The DRECP designates 4.2 million acres as part of the Bureau of Land Management’s (BLM) National Conservation Lands system, where energy development is limited to protect vital habitat and wildlife corridors. It also identifies 388,000 acres of Development Focus Areas, where solar, wind, and geothermal resources are plentiful, transmission is available, and negative impacts on biodiversity would be limited. Other BLM lands not designated for conservation or recreation remain available for energy development, though without the streamlined permitting process granted to the Development Focus Areas. Development Focus Areas can have a combination of available renewable energy resources including solar, wind, and geothermal areas, though the area surrounding the proposed Chuckwalla National Monument is primarily of interest for solar development.

map of chuckwalla boundaries with DRECP areas

Map 1: Proposed Chuckwalla National Monument boundaries compared to DRECP Development Focus Areas

Importantly, not a single acre of land within the proposed Chuckwalla National Monument boundaries overlap with the areas identified as Development Focus Areas (map 1).

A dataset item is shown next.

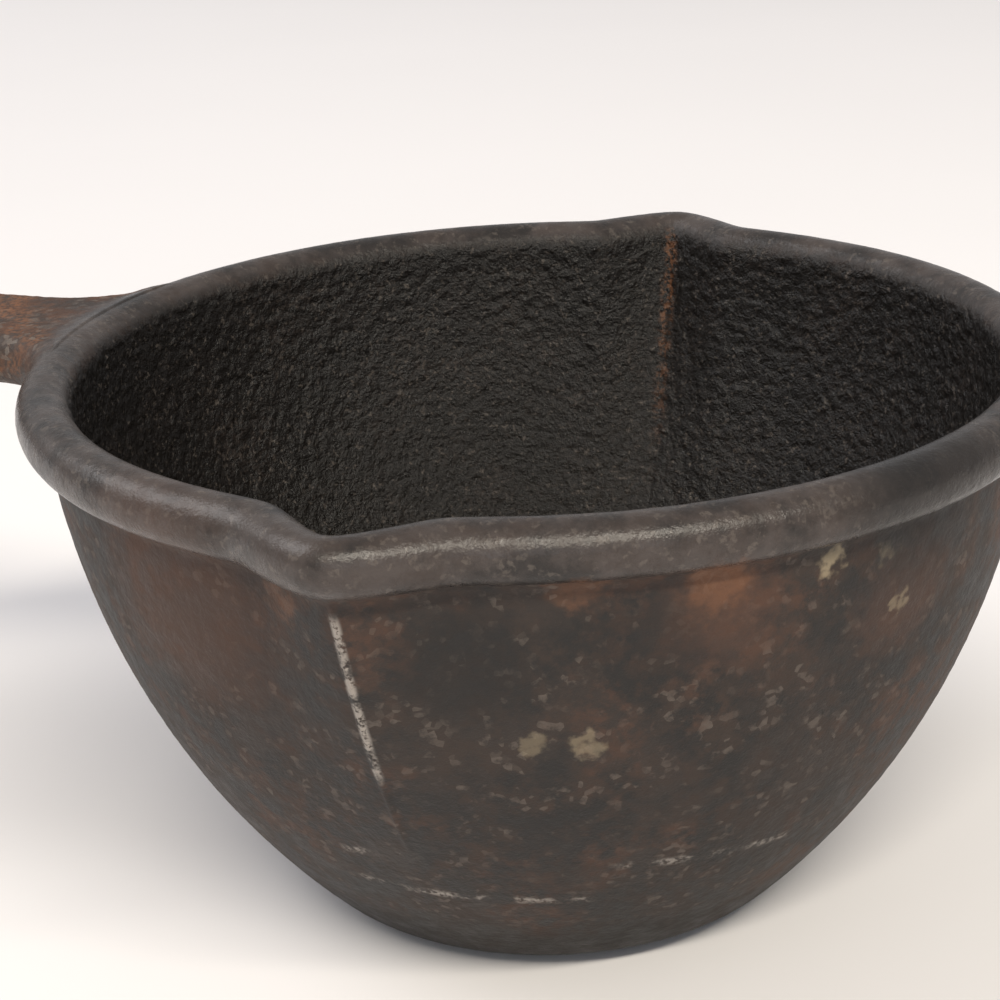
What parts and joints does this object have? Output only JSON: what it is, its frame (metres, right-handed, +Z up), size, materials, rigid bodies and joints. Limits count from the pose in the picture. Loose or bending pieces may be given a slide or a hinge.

While there are areas where the boundaries are adjacent, the monument would not interfere with potential renewable energy development for these areas, and the DRECP would remain in effect for potential renewable expansion in these areas. This type of arrangement has worked for national monuments in the past; the nearby Mojave Trails National Monument, designated by President Barack Obama in 2016, is also directly adjacent to DRECP Development Focus Areas.

The proposed monument boundaries also overlap significantly with areas that the DRECP identifies as high conservation value (map 2), where energy development is off-limits. Through the DRECP, these areas were added to the BLM National Conservation Lands system, a broad term for any BLM-managed land with a conservation designation, which can include national monuments, national conservation areas, wilderness, or wilderness study areas. The monument also includes areas outside the DRECP boundaries that already have conservation designations, including the Chuckwalla Mountains Wilderness. In total, all but 1.5% of the proposed monument is already designated as Wilderness, National Conservation Lands, or an Area of Critical Environmental Concern.

map of chuckwalla boundaries with DRECP Focus Areas and conservation areas

Map 2: Proposed Chuckwalla National Monument boundaries compared to both DRECP Development Focus Areas and DRECP conservation designations.

The proposed Chuckwalla National Monument rejects the idea that conservation and renewable energy development on public land are at odds and instead embraces the challenge of achieving what’s best for wildlife, people, and the planet through careful planning. By designating the monument, President Biden has the chance to uphold his administration’s dual goals of expanding renewable energy and protecting 30 percent of U.S. lands and waters by 2030. This plan is a win-win for all aspects of the environment and provides a blueprint for how conservation and decarbonization can be achieved together on public land in the future. It’s time to make Chuckwalla a reality — the rapidly warming California desert has no time to wait.